Boyce believes this is an important time for Australia to be getting serious about its role in space.
“Australia is a relative newcomer, with the recent development of the Space Agency,” he said.
“We’re not hindered by the baggage of 40 to 50 years of investment. And we happen to be doing it at a time that space is transforming. It’s quite a serious opportunity and there are a lot of young engineers who are getting very excited about it.”
Boeing has been interested in commercialising ramjet technology in order to make the future of air travel faster and more efficient.
So, what’s the difference between a scramjet and a ramjet?
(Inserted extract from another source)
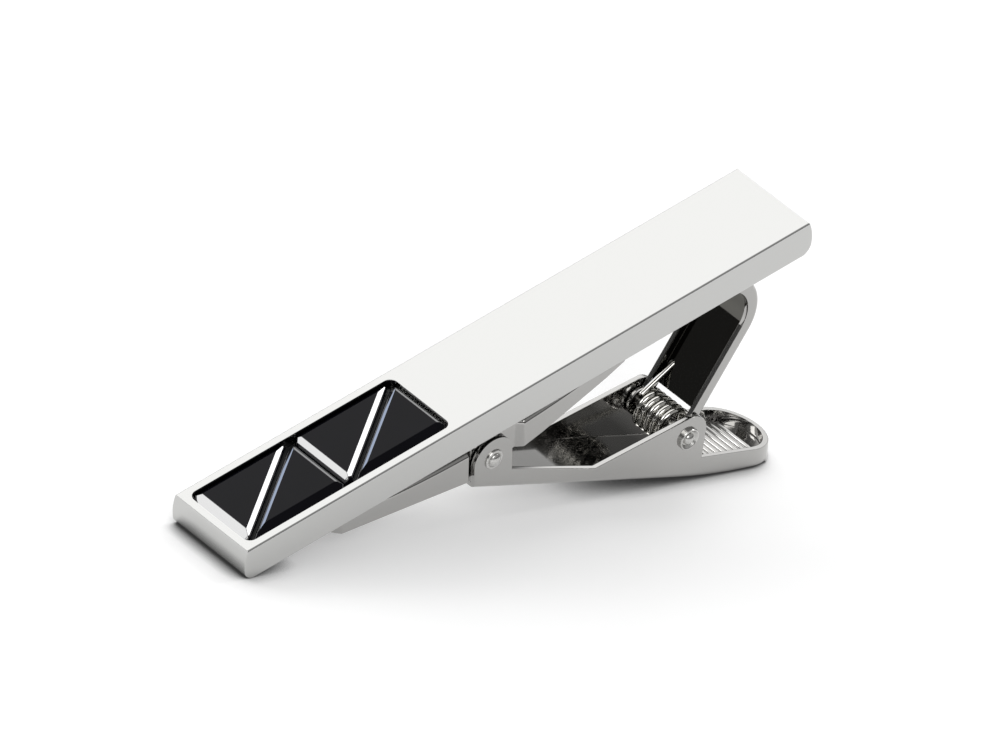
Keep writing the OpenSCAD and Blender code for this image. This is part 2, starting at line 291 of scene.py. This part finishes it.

“A scramjet engine is a type of ramjet in which injected fuel is burned in a supersonic airstream within the engine,” explained Bowcutt.
“For ramjets, fuel combustion occurs in subsonic air, which is what makes it different from a scramjet.”
Ramjets and scramjets, he said, are both air-breathing jet engines that do not employ compressor blades to compress the air. Ramjets operate up to about Mach 5.
“Beyond Mach 5, air pressure and temperature become too high in the engine for it to operate at optimal levels,” Bowcutt said.
“To prevent this condition, the air is allowed to remain at supersonic speed in the engine, which by definition makes it a scramjet.
“Speed therefore dictates the type of engine used for air-breathing flight: turbofan/turbojet to about Mach 3, ramjet to about Mach 5, and scramjet beyond.”
It’s a hybrid of this technology that interests Boeing. The aerospace giant has designed a preliminary, passenger-carrying hypersonic — Mach 5 — aircraft concept, Bowcutt said, that could have either commercial or military applications.
“It employs what is called a turbo-ramjet engine, which is the integration of turbofan and ramjet engines into a combined propulsion system,” he explained.
“It would be premature to speculate when hypersonic flight for global travel will be a reality. Some of our studies show that notionally it could be feasible as early as 10 to 20 years. However, it is much more likely to be operable in the 20 to 30-year range.”